### STATED EXERCISE
Each entry needs to be restated exactly as written.
___
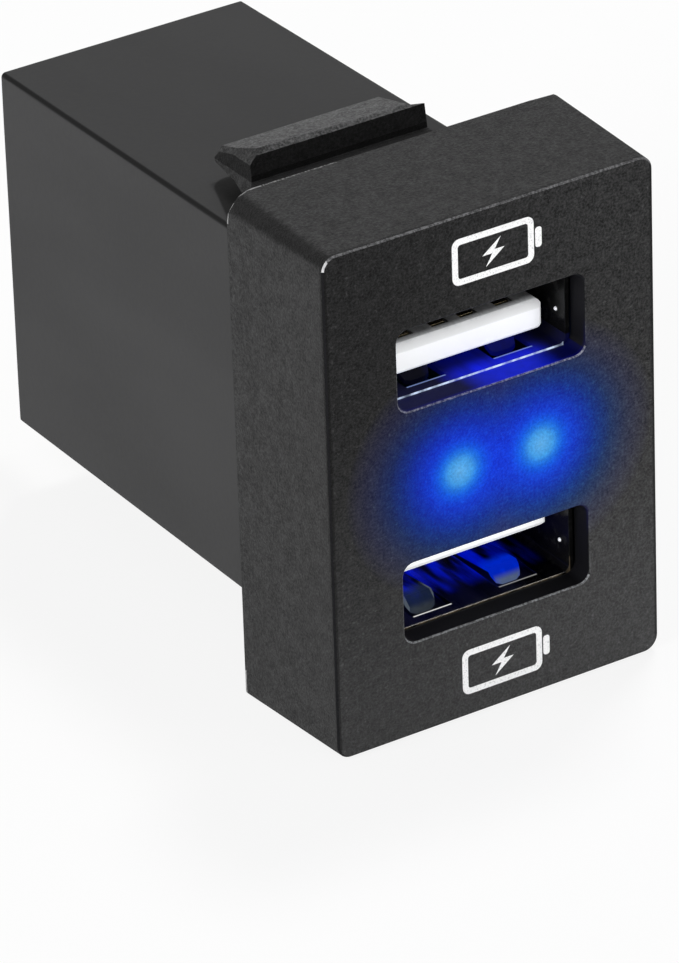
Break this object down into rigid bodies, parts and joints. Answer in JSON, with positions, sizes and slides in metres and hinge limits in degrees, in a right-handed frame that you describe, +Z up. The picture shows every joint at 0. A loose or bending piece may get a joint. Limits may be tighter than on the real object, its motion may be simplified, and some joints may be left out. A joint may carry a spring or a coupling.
{
  "type": "car dual usb socket",
  "caption": "Snap-in dashboard USB socket: thick matte rectangular bezel with stacked ports, blue lamps between them, snap latches, and a long box housing with spade terminals.",
  "frame": {"origin": "centre of the bezel's rear rim, in the plane that rests on the panel", "axes": "-Y out of the face, towards the driver; +Y into the panel, along the housing; +Z up; +X to the right of someone who faces the socket"},
  "size_m": [0.0232, 0.0485, 0.0334],
  "materials": {
    "bezel_plastic": "fine grained matte",
    "housing_plastic": "smooth satin",
    "port_steel": "nickel-plated sheet",
    "port_insulator": "smooth moulded",
    "contact_plating": "gold flash",
    "lamp_resin": "clear tinted, lit blue",
    "tinned_wire": "tin-plated",
    "board_laminate": "solder-masked laminate",
    "strip_plastic": "smooth",
    "blade_brass": "rolled strip",
    "ferrite": "matte ferrite",
    "enamelled_wire": "enamelled copper",
    "can_aluminium": "satin can",
    "base_plastic": "smooth",
    "package_plastic": "moulded, slightly grained",
    "ceramic": "fired ceramic"
  },
  "bodies": {
    "root": {"front_bezel": "bezel_plastic", "rear_housing": "housing_plastic", "upper_port_shell": "port_steel", "upper_port_tongue": "port_insulator", "upper_port_contacts": "contact_plating", "lower_port_shell": "port_steel", "lower_port_tongue": "port_insulator", "lower_port_contacts": "contact_plating", "left_lamp": "lamp_resin", "left_lamp_legs": "tinned_wire", "right_lamp": "lamp_resin", "right_lamp_legs": "tinned_wire", "front_board": "board_laminate", "power_board": "board_laminate", "link_header": "strip_plastic", "link_pins": "contact_plating", "positive_blade": "blade_brass", "negative_blade": "blade_brass", "choke_core": "ferrite", "choke_winding": "enamelled_wire", "input_capacitor": "can_aluminium", "output_capacitor": "can_aluminium", "capacitor_bases": "base_plastic", "converter_chip": "package_plastic", "converter_leads": "tinned_wire", "catch_diode": "package_plastic", "filter_capacitors": "ceramic", "chip_resistors": "ceramic", "charge_controller": "package_plastic"}
  },
  "joints": []
}
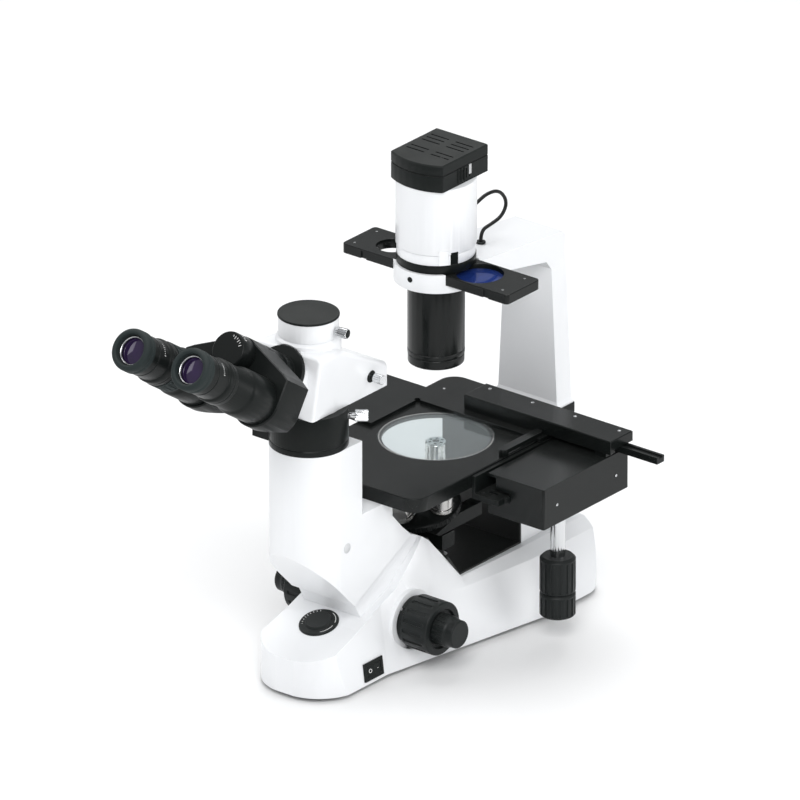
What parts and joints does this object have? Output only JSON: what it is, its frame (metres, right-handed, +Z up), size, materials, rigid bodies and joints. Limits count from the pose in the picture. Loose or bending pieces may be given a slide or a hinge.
___
### WRITTEN ANSWER
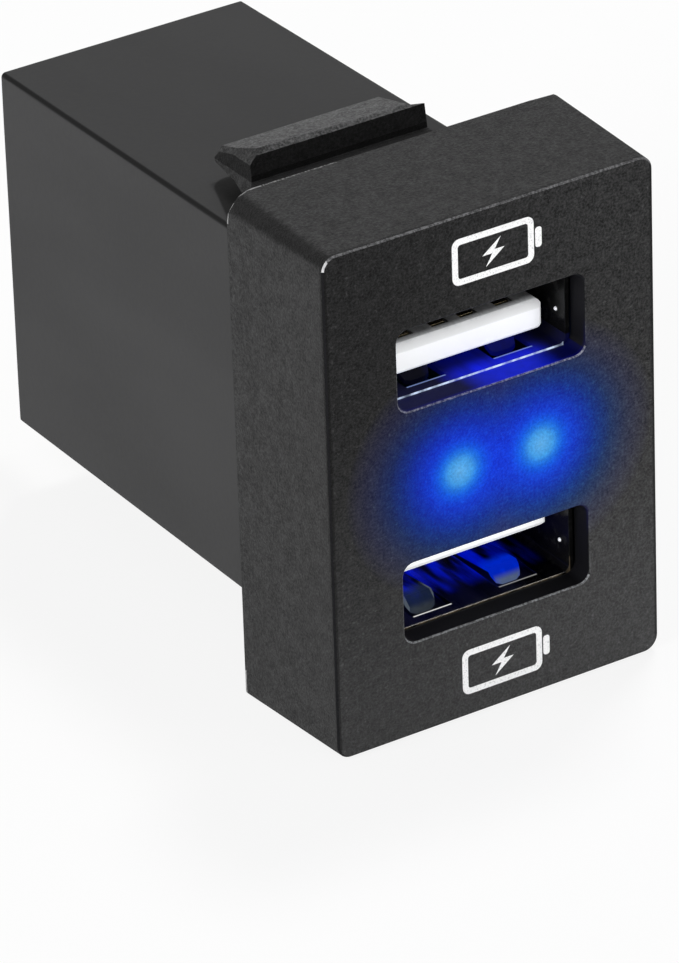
Break this object down into rigid bodies, parts and joints. Answer in JSON, with positions, sizes and slides in metres and hinge limits in degrees, in a right-handed frame that you describe, +Z up. The picture shows every joint at 0. A loose or bending piece may get a joint. Limits may be tighter than on the real object, its motion may be simplified, and some joints may be left out. A joint may carry a spring or a coupling.
{
  "type": "car dual usb socket",
  "caption": "Snap-in dashboard USB socket: thick matte rectangular bezel with stacked ports, blue lamps between them, snap latches, and a long box housing with spade terminals.",
  "frame": {"origin": "centre of the bezel's rear rim, in the plane that rests on the panel", "axes": "-Y out of the face, towards the driver; +Y into the panel, along the housing; +Z up; +X to the right of someone who faces the socket"},
  "size_m": [0.0232, 0.0485, 0.0334],
  "materials": {
    "bezel_plastic": "fine grained matte",
    "housing_plastic": "smooth satin",
    "port_steel": "nickel-plated sheet",
    "port_insulator": "smooth moulded",
    "contact_plating": "gold flash",
    "lamp_resin": "clear tinted, lit blue",
    "tinned_wire": "tin-plated",
    "board_laminate": "solder-masked laminate",
    "strip_plastic": "smooth",
    "blade_brass": "rolled strip",
    "ferrite": "matte ferrite",
    "enamelled_wire": "enamelled copper",
    "can_aluminium": "satin can",
    "base_plastic": "smooth",
    "package_plastic": "moulded, slightly grained",
    "ceramic": "fired ceramic"
  },
  "bodies": {
    "root": {"front_bezel": "bezel_plastic", "rear_housing": "housing_plastic", "upper_port_shell": "port_steel", "upper_port_tongue": "port_insulator", "upper_port_contacts": "contact_plating", "lower_port_shell": "port_steel", "lower_port_tongue": "port_insulator", "lower_port_contacts": "contact_plating", "left_lamp": "lamp_resin", "left_lamp_legs": "tinned_wire", "right_lamp": "lamp_resin", "right_lamp_legs": "tinned_wire", "front_board": "board_laminate", "power_board": "board_laminate", "link_header": "strip_plastic", "link_pins": "contact_plating", "positive_blade": "blade_brass", "negative_blade": "blade_brass", "choke_core": "ferrite", "choke_winding": "enamelled_wire", "input_capacitor": "can_aluminium", "output_capacitor": "can_aluminium", "capacitor_bases": "base_plastic", "converter_chip": "package_plastic", "converter_leads": "tinned_wire", "catch_diode": "package_plastic", "filter_capacitors": "ceramic", "chip_resistors": "ceramic", "charge_controller": "package_plastic"}
  },
  "joints": []
}
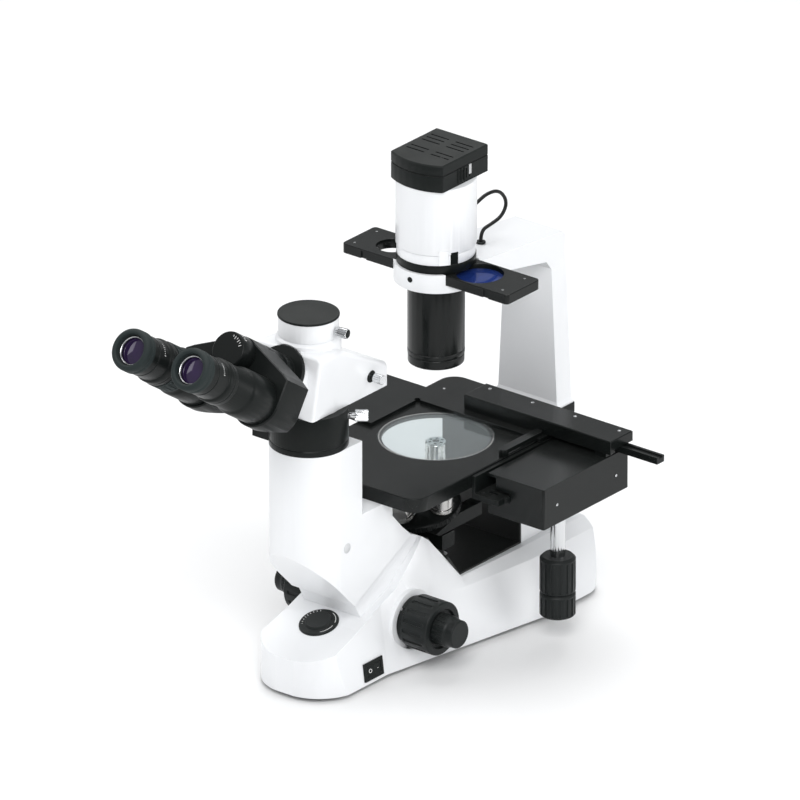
What parts and joints does this object have? Output only JSON: what it is, its frame (metres, right-handed, +Z up), size, materials, rigid bodies and joints. Limits count from the pose in the picture. Loose or bending pieces may be given a slide or a hinge.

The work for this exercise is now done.